David Hayter To Adapt Long-Running Zombie Comic Deadworld

Watchmen scribe and voice of Solid Snake David Hayter will write and produce an adaptation of the twenty-year old zombie comic book series Deadworld, according to Variety. I have to admit I didn't realize the comic was still a going concern until MTV announced in February that Coraline producer Bill Mechanic was working on the project. What the hell is Deadworld, and is it a worthy basis for a film franchise? It's all after the jump.

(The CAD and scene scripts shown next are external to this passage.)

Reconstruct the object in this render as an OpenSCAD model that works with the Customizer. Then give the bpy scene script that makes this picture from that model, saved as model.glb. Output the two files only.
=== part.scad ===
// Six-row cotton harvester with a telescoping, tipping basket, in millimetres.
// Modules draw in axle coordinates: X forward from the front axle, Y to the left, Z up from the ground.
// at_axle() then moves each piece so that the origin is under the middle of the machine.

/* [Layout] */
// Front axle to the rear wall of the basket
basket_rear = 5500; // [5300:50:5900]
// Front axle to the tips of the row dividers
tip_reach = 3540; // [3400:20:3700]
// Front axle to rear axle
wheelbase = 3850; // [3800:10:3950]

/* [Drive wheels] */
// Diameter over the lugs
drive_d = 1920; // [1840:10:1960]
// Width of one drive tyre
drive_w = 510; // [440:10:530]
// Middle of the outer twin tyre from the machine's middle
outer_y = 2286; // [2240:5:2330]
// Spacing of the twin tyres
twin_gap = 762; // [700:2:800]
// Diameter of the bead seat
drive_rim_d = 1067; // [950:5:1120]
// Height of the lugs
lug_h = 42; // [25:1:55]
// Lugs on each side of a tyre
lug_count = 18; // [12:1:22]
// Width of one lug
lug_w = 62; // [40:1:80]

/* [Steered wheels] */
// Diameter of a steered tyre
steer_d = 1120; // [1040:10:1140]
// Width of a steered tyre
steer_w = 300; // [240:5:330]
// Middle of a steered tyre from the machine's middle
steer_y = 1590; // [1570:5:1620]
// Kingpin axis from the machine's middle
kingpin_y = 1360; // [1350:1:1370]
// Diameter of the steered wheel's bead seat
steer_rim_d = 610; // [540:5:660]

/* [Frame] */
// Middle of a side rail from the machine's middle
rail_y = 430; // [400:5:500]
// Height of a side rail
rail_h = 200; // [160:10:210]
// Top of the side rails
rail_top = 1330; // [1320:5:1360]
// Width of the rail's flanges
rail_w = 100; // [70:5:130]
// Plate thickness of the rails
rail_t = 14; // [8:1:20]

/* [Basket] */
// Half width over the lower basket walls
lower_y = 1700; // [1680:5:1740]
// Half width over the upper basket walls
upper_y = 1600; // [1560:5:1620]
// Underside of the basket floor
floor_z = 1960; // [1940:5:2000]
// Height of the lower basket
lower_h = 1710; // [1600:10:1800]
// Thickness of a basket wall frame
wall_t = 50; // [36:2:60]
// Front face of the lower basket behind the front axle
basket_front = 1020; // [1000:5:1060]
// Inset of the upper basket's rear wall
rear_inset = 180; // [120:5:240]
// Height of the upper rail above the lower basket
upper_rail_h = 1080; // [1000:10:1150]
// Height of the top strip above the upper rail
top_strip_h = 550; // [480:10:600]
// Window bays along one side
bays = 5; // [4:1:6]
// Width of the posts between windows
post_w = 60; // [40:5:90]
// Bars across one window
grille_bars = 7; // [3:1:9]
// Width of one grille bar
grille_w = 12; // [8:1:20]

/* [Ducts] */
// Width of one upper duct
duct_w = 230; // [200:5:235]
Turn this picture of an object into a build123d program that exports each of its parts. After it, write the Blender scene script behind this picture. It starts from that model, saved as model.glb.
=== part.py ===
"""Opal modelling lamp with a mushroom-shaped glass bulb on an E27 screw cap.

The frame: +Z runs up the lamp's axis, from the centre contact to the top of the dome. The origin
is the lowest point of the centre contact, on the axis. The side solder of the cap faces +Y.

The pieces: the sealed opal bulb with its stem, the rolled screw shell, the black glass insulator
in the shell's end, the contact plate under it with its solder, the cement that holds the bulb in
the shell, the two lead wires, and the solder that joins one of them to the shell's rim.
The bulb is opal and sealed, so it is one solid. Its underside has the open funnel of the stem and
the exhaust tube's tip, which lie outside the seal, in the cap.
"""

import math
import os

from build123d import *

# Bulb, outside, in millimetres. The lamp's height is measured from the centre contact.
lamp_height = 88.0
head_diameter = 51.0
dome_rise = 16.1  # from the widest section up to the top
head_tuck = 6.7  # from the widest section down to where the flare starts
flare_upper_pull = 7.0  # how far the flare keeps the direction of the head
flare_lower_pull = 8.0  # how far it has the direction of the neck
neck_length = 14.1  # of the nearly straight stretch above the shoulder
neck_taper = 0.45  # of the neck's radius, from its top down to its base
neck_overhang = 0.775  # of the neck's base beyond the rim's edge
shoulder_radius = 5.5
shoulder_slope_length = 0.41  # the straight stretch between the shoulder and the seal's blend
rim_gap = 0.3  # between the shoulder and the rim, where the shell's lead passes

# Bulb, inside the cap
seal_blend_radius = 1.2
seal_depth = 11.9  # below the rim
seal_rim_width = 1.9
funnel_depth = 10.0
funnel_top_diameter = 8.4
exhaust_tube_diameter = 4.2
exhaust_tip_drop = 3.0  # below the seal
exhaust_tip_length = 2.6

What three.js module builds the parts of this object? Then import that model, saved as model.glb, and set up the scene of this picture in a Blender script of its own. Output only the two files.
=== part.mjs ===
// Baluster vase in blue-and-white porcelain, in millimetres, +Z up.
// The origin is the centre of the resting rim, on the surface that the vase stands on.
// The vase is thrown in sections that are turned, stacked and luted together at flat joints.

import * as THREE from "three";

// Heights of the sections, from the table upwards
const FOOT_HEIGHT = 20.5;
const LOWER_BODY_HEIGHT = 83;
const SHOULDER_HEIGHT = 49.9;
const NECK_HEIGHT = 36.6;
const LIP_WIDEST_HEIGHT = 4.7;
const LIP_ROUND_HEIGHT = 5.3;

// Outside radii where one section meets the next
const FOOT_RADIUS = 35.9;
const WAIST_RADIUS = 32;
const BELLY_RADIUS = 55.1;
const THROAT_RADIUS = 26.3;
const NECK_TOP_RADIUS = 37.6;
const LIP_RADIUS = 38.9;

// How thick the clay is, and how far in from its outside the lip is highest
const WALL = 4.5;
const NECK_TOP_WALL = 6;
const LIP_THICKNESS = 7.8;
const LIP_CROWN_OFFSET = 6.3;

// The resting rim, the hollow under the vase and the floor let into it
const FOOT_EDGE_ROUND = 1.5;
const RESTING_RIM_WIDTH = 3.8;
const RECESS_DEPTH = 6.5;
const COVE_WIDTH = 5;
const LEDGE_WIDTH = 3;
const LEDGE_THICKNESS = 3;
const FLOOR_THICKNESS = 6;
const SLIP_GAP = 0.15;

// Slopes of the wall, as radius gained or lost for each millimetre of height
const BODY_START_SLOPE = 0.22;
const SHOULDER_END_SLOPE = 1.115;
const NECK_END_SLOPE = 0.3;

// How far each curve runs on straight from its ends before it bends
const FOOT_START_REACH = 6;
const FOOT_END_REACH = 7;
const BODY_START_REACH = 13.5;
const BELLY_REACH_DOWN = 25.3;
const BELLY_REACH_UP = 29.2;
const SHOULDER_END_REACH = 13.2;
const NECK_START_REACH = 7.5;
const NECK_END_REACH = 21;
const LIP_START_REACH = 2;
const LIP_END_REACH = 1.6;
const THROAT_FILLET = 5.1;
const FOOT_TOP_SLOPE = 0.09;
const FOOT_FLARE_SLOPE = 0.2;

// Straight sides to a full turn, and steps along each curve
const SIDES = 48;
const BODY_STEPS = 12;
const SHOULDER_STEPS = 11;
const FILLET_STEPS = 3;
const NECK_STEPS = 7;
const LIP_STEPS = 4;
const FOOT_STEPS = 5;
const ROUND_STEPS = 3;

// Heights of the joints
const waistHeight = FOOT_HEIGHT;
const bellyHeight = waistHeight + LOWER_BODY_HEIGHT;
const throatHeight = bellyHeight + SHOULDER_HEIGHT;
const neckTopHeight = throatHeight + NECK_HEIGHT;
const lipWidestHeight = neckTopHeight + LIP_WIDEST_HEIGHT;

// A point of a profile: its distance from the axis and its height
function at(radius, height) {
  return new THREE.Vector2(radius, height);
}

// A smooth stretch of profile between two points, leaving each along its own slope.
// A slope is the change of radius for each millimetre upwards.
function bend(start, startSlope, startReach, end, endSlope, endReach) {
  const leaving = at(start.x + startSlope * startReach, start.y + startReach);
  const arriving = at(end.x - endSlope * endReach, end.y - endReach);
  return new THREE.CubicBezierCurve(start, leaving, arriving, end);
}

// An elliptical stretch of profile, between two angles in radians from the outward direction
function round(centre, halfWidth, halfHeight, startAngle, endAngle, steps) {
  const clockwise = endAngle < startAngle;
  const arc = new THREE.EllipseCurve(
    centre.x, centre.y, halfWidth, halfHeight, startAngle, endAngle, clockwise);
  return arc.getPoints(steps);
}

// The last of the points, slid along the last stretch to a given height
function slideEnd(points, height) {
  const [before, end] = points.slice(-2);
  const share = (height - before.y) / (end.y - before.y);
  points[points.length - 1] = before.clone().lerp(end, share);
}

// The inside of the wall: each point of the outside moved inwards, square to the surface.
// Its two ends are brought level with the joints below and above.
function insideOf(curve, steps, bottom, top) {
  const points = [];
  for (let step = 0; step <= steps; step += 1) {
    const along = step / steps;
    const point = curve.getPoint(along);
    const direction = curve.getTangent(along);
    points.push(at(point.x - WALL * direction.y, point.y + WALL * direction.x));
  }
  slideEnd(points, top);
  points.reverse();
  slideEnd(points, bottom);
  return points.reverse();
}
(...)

In the mid-'80s, just as the decade's icons of both horror cinema and heavy metal were really beginning to flower, Deadworld arrived. The series was appealing because it had great, screaming, gooey covers that said 'not for wussies'. (Artist Vince Locke would go on to create his own metal icons when he drew album covers for Cannibal Corpse.) It also featured zombies that were as aware as the humans they consumed. At the time, that was unique. Now, not as much.

Mechanic sees the comic series as a possible franchise, and hasn't just hired Hayter to write and produce. He'll also design the look of the film, with an eye towards "creating cool, frightening but not necessarily gory creatures." The movie version of Deadworld should pick up a few months after an apocalypse has left the world overrun by zombies, led by the Harley-riding King Zombie, who'll be the hero of the film as he wrangles with the few human survivors. Though with all the other zombie projects floating around in development, and existing stuff like Romero's Land of the Dead, it's hard to see what Deadworld really has going for it that is unique enough to base a franchise on.

Bill Mechanic, meanwhile, is evidently still working on Ness, as his adaptation (penned by Ehren Kruger) of the Brian Michael Bendis graphic novel Torso is called. Last good info we had was that Paramount had let the rights to the project lapse, perhaps due to the studio's ongoing disquiet with attached director David Fincher.